Busy, but Blessed!
Our discussion at breakfast this morning reminded me that every April is the same. The conversation was not about ‘How to get it all done’… rather, it was a more realistic topic… ‘What shall we abandon all hope of getting done?’ The rapid transition from bucolic winter to supernova-spring at the farm could be likened to revving a Ferrari to red-line and popping the clutch… you had better hang on tight!
Highly productive and biologically dynamic pastures and hay fields are growing explosively…I’m pretty sure that on a still evening we can hear the grass growing! Lambs are popping up (out?) daily; Jersey dairy cows are freshening and their calves are nosing around wonderingly; the beef cows are starting to calf; even farm markets are reproducing… they have proliferated from one per week to four per week in the last 7 days. Whew!
Unfortunately, the days are not getting any longer. We seem to be destined to have to manage all of this in a woefully inadequate 24 hour day. Too much work and too little time? Prioritizing is the order of the day… it just isn’t all going to get done. We have manure that needs to be spread, fence that should be fixed, water lines that should get buried, fields that need to be reseeded. Organic certification paperwork is overdue...Tractors never break except in April...Oh, and next Tuesday is tax day… sigh! In the midst of all of this, the animals seem to expect to be tended, and fed, and assisted in birthing, and milked… and cheese and yogurt and butter and kefir and milk and curds and chocolate milk all need to be made. Family and Church responsibilities are pressing...I feel the need to ask for patience from our precious customers as I know that the next three months will be a little ragged. At least you’ll know why we have dark circles under our eyes and 'pasted on' smiles in April/May/June. :)
But, all is not doom and despair. We ARE blessed and need to remember to count our blessings. The mild winter reduced animal hay consumption and we have precious leftover organic hay this spring. The dry winter allowed us to treat the animals to a lot of ‘out on pasture’ days, which saves a fortune in organic bedding. Our winter product drops and winter farm market were very well supported, which has rescued us from the standard ‘flat broke’ cash flow crisis that March usually brings. We did bump the bottom of our bank account with a loud ‘Thump’ in March, but only after we had updated our market truck and our skid loader… so that was to be expected. We are now milking in our ‘just in time’ finished milking parlor, and it has eliminated many of the woes of the old parlor. We were able to invest some time and attention in our family over the winter, which does wonders for relationships that get a little stretched and neglected during the ‘green season’. Opening a barn gate and letting a herd of animals out onto lush pasture gives a farmer a deep sense of fulfillment after they have been unnaturally confined for much of the winter. I don’t speak ‘cow’ or ‘sheep’… but I can clearly read the joy on their faces as they stuff their muzzle into a patch of brilliant green grass, soft fluffy clover and magnificent dandelions... that gives even a harried farmer a warm, fuzzy, satisfied feeling inside. Health, strength and meaningful work to do are often overlooked blessings, as well.

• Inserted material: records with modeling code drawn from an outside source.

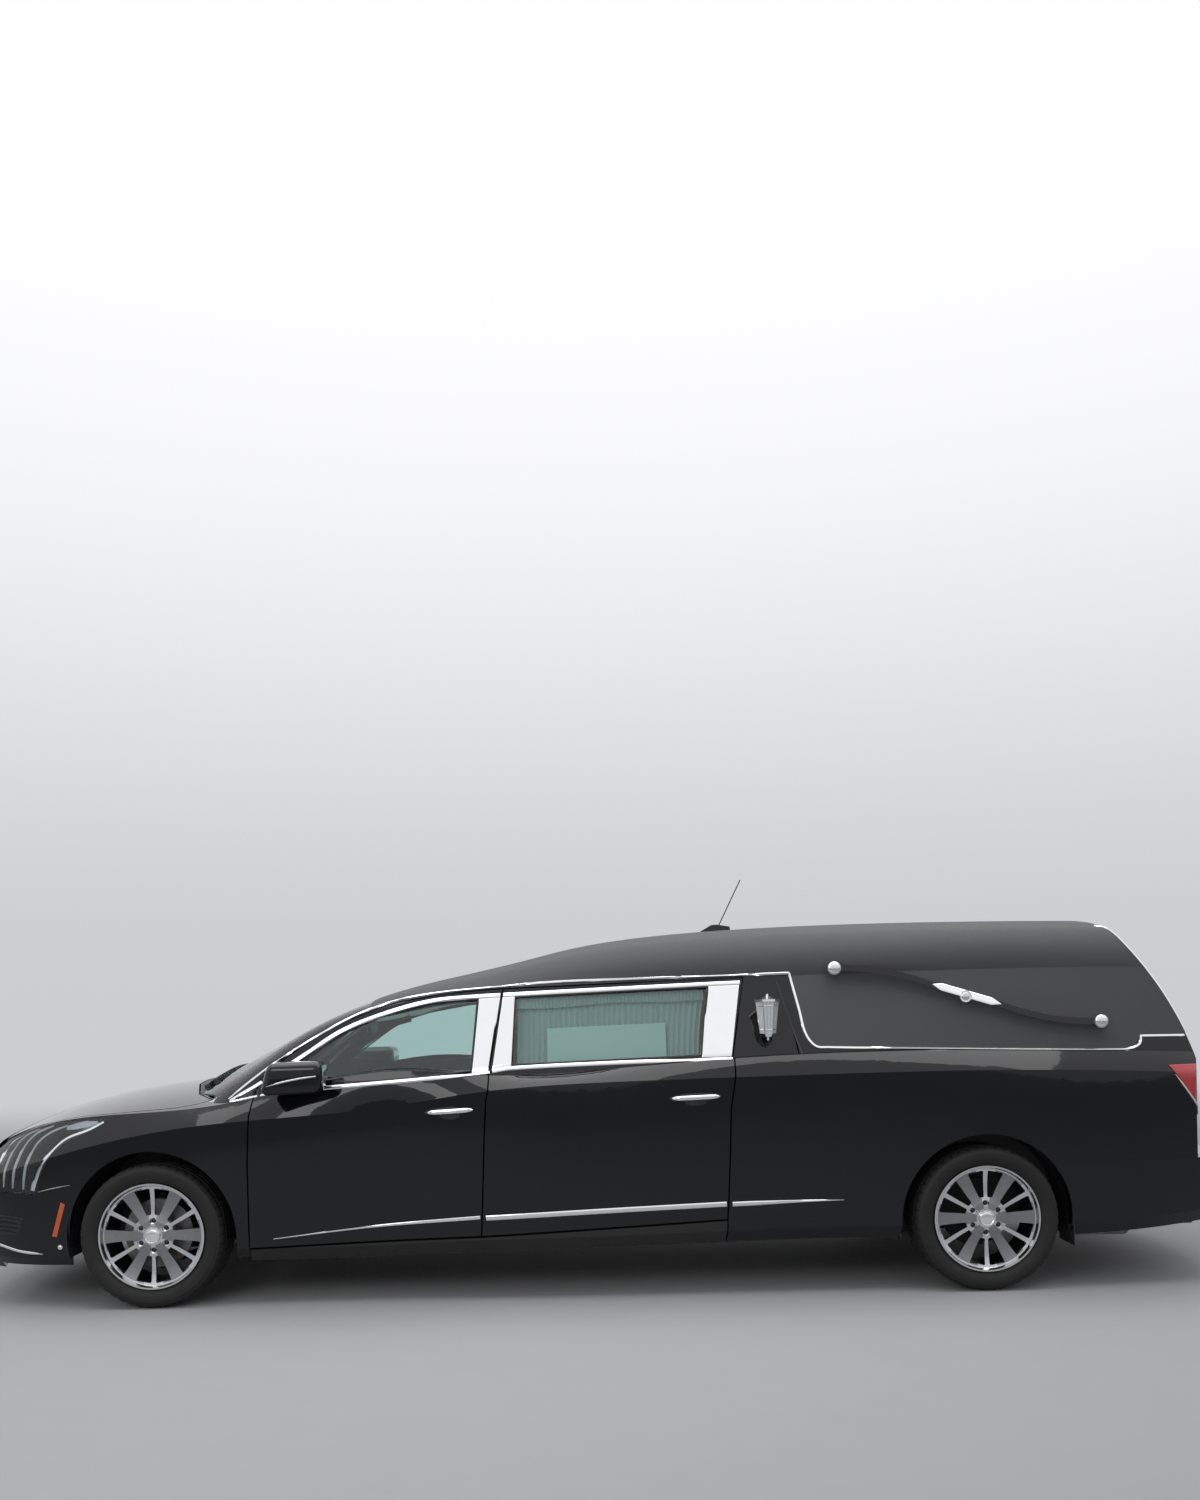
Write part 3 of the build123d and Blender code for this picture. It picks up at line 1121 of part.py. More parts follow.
def build_all():
    forms = make_forms()
    parts = {}
    parts["front_wings"] = front_wings(forms)
    parts["headlamps"] = headlamps(forms)
    parts["bonnet"] = bonnet(forms)
    parts["scuttle"] = scuttle(forms)
    parts["front_bumper"] = front_bumper(forms)
    parts["grille"] = grille(forms)
    parts["lower_grille"] = lower_grille(forms)
    parts["windscreen"] = windscreen(forms)
    parts["front_door_left"] = door_shell(forms, front_door_outline(), front_window_outline())
    parts["side_door_left"] = largest(
        door_shell(forms, side_door_outline(), side_window_outline()) + ledge(forms))
    parts["front_glass_left"] = door_glass(forms, front_window_outline())
    parts["side_glass_left"] = door_glass(forms, side_window_outline())
    parts["curtain_left"] = curtain()
    for name in ("front_door", "side_door", "front_glass", "side_glass", "curtain"):
        parts[name + "_right"] = other_side(parts[name + "_left"])
    parts["rear_quarters"] = quarters(forms)
    parts["rear_bumper"] = rear_bumper(forms)
    parts["tail_door"] = tail_door(forms)
    parts["tail_glass"] = tail_glass(forms)
    parts["roof"] = roof(forms)
    parts["body_frame"] = frame(forms)
    parts["floor_pan"] = floor_pan(forms)
    wheel = {"rim": rim(), "tyre": tyre()}
    mirror_left = mirror_body(forms)
    for side, name in ((-1, "left"), (1, "right")):
        for piece, shape in wheel.items():
            parts["front_" + piece + "_" + name] = on_axle(shape, FRONT_AXLE_X, side)
            parts["rear_" + piece + "_" + name] = on_axle(shape, REAR_AXLE_X, side)
        parts["knuckle_" + name] = knuckle(side)
        parts["mirror_" + name] = mirror_left if side < 0 else other_side(mirror_left)
    parts["front_suspension"] = front_suspension()
    parts["rear_suspension"] = rear_suspension()
    parts["engine"] = engine()
    parts["fuel_tank"] = fuel_tank()
    parts["exhaust"] = exhaust()
    parts["front_seats"] = Compound([seat(-1), seat(1)])
    parts["dashboard"] = dashboard(forms)
    parts["steering_wheel"] = steering_wheel()
    parts["casket_deck"] = casket_deck()
    parts["landau_bars"] = landau_bars(forms)
    parts["coach_lamps"] = coach_lamps(forms)
    parts["tail_lamps"] = tail_lamps(forms)
    parts["antenna"] = antenna(forms)
    parts["wipers"] = wipers(forms)
    parts["sign_board"] = sign_board()
    return parts


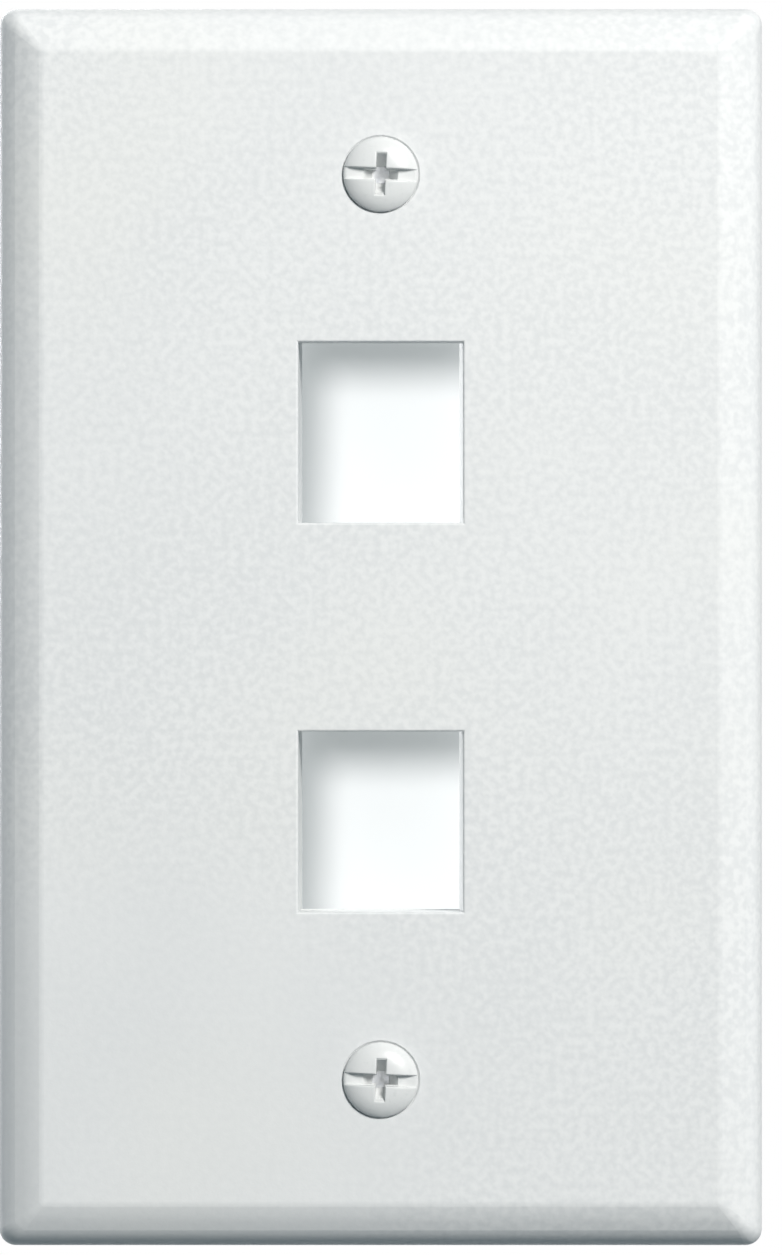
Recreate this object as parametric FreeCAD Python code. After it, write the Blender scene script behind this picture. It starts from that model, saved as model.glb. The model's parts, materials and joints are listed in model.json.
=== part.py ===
import FreeCAD, Part
import math
import os

# Two-port keystone faceplate: one moulded wall plate and the two screws that hold it.
#
# Frame: +Z runs up the plate and +X to the right as seen from the room, which lies towards -Y.
# The origin is the middle of the plate on the wall plane, where the rear rim meets the wall.
# Sizes are in millimetres and angles in degrees. "Below the face" means towards the wall.

# ---- plate outline and its rolled border
PLATE_WIDTH = 70.5
PLATE_HEIGHT = 114.3
PLATE_DEPTH = 5.6  # wall plane to the flat of the face
FACE_WALL = 2.2  # moulded thickness of the face
RIM_WALL = 1.9  # moulded thickness of the rear rim
LIP_RADIUS = 3.4  # outer roll, from the upright edge to the slope
LIP_END_ANGLE = 33.0  # slope of the surface where the lip meets the border
SLOPE_RADIUS = 7.4  # long crown of the border
CREASE_ANGLE = 12.0  # slope of the border where it meets the flat
CREASE_ROUND = 2.0
CORNER_ROUND = 1.5

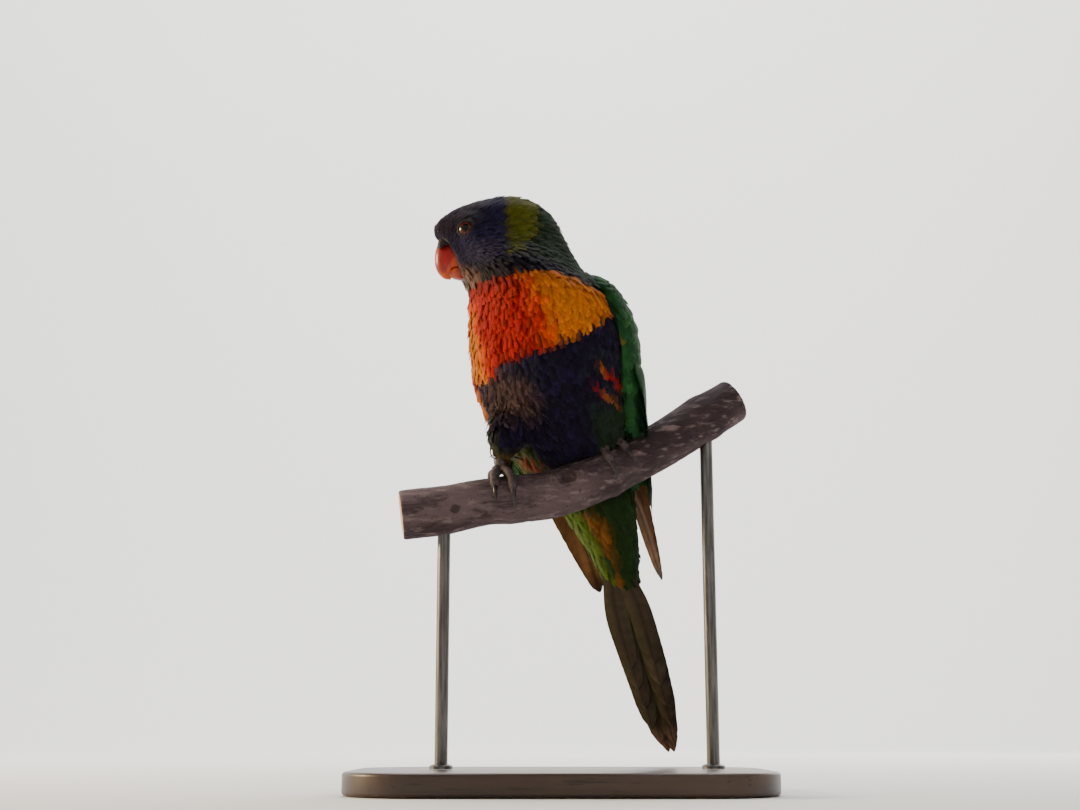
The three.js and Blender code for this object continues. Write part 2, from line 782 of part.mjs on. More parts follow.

Last week, a customer asked me about why our Certified Organic 100% Grassfed ground beef was substantially tastier than what he could get at Whole Foods. It occurred to me that something I take for granted might not be known by many of our customers. Namely, that the majority of organic ground beef is from worn out, old, organic dairy cows. These cows are bred to produce milk, not meat. We have two separate herds of cows here, and none of our beef comes from our dairy herd. ALL of the beef we sell is from our herd of prime, plump, pampered, Hereford beef cattle … born and bred on our farm… and never, ever having tasted anything but our organic grass and hay. Hereford beef cattle are renowned and prized for their ability to thrive on a ‘grain free’ diet and the beef they produce is unparalleled (in my, admittedly biased, opinion). So if you haven’t tried our beef… you are missing out! My personal favorites are chuck roast, cheese burgers (I can recommend a good cheese supplier :) )… and our minute steaks (they make OUTSTANDING cheese steaks and stir fry!)
You can pick up some of our 100% Grassfed, Certifed Organic beef, as well as all our other products, at the following farm markets: Tuesdays - Crystal City Freshfarm Market, 3:00-7:00; Thursdays - Ballston Freshfarm Market, 3:00-7:00; Saturdays - Silver Spring Freshfarm Market, 9:00-1:00 and Old Town Alexandria Market, 7:00-12:00. Enjoy the beautiful spring weather, and have a cookout this weekend!